IMDB puanı: 8.2
Film için bir yaş sınırı yok. Herkese uygun.
Komşum Totoro, Miyazaki’nin adında “no” geçen filmlerinin en önemlilerinden. Kimine göre en güzel filmi o. Ruhların Kaçışı’nı biraz daha büyükler severken, küçükler Totoro’ya bayılıyor. (Ruhların Kaçışı’nı yazmıştım. Burada.)
Aşağıdaki satırları benim 12 kalibre Koppa ile Skype’den sohbet ederek yazdık. Yani ona sordum, o söyledi, ben yazdım.
Koppa: Konu bir anda değişiyor, hiç bilmediğimiz yerlere gidiyor.
Dobişko: Nasıl?
Koppa: Totoro’yla karşılaşıyor ve diğerleri ile karşılaşıyor. İlginç. Güzel bir film. Miyazaki’nin en sevdiğim filmi. Karakterlere güldüm. (Gülüyor) Totoro ve arkadaşlarına, Totoro’nun tepki vermemesine ve bir de büyüklüğüne.
Dobişko: Kızlar kimdi?
Koppa: Mei ve Kanta, abla ve kardeş.
Dobişko: Neleri hatırlıyorsun?
Koppa: Toz tavşanlarını çok beğenmiştim.
Dobişko: Nasıldı?
Koppa: Hani vardı ya çatıdaki küçük siyah karalamalar. (Toz tavşanları burada) Büyük kızın, Kanta’nın Mei’yi eğlendirmeye çalışması.
Dobişko: Miyazaki karakterleri birbirine benziyor demiştin bir kere.
Koppa: Kiki ile Kanta birbirine benziyor. (Kiki burada)
Dobişko: Totoro’daki problem neydi?
Koppa: Kardeşi kayboluyordu. Abla küçüğüne “Küçüksün.” dedi diye, küçük küsüp gidiyor, kayboluyordu.
Dobişko: Filmin asıl kahramanı büyük mü küçük mü?
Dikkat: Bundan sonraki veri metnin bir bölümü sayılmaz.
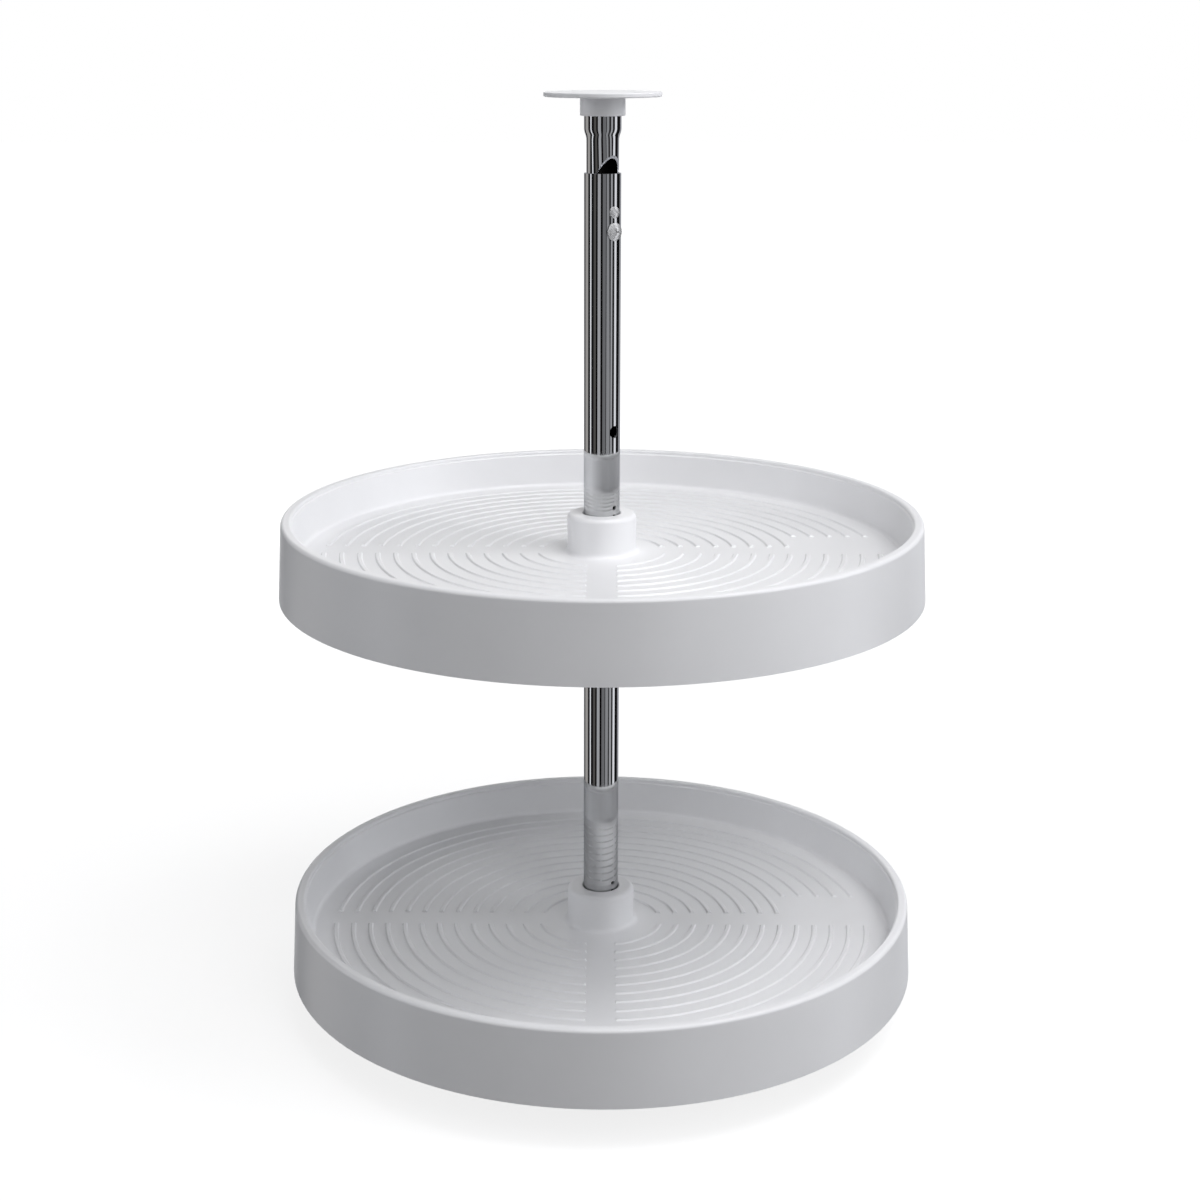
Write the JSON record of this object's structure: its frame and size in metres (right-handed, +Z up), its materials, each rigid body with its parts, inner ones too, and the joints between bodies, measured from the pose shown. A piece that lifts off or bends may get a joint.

Koppa: Asıl kahraman Totoro baba!
Dobişko: Aslında küçük kızın rüyâsı gibi değil mi film?
Koppa: Eh, gibi.
Dobişko: Asıl problem neydi?
Koppa: Küçük kızın kaybolması. Kedi otobüs geliyor. O kurtarıyor kızı. Anneleri hastaydı. Çocuk vardı. Köyde oturan çocuk vardı.
Dobişko: Öyle başka arkadaşlar da var, değil mi?
Koppa: Ha evet, Sprited Away’de var. Orada da arkadaş var.
Dobişko: Kiki de yok mu?
Koppa: Orada da var
Dobişko: Başka?
Koppa: Jeneriği çok uzundu, sıkıcı. Bu kadar. Oyunuma dönebilir miyim?
Dobişko: Hayır, dur bi.
Koppa: Kızın Totoro ile tanışmasını sağlayan hayaletimsi küçük beyaz şey. Hoşuma gitmişti. (Bu şey burada)
Dobişko: Başka ne diyebilirsin?
Koppa: Daraldım, kendi düşüncelerini yaz. Hadi baybay.
Benim söyleyecek fazla lafım yok. “Gerçek sinema bu. Sinemada olması gereken şey bu” diyerek izledim. Elbette sadece bu değil, ama öyle bir tatmin duygusu; güzel duygular, incelikler, hoşluklar, pofuduk yastık dünyası. En bebesinden devesine hepsiyle izlenebilecek harika bir film. Ben yine de, Ruhların Kaçışı‘nı tercih ederim. Çünkü Totoro, çok ince duygular üzerinde gezerken inşaatı aile bağları üzerine kuruyor. Ruhların Kaçışı ise “sorgulama” içeriyor. Dolayısıyla Totoro başyapıt olmakla birlikte, diğeri daha felsefi bir derinlik içeriyor -masterpiece plus. Benzer karakterleri ve durumları diğer filmlerde de görmek mümkün. Totoro bunların arasında en kolay izleneni ve aslında en vitrin olanı. Kaçırmayınız, kaçırtmayınız.
“En güzel sinema koltuğu babaların göbeğidir”
Her dediğim yazsaydın : D. Ama beğendim. Eline sağlık.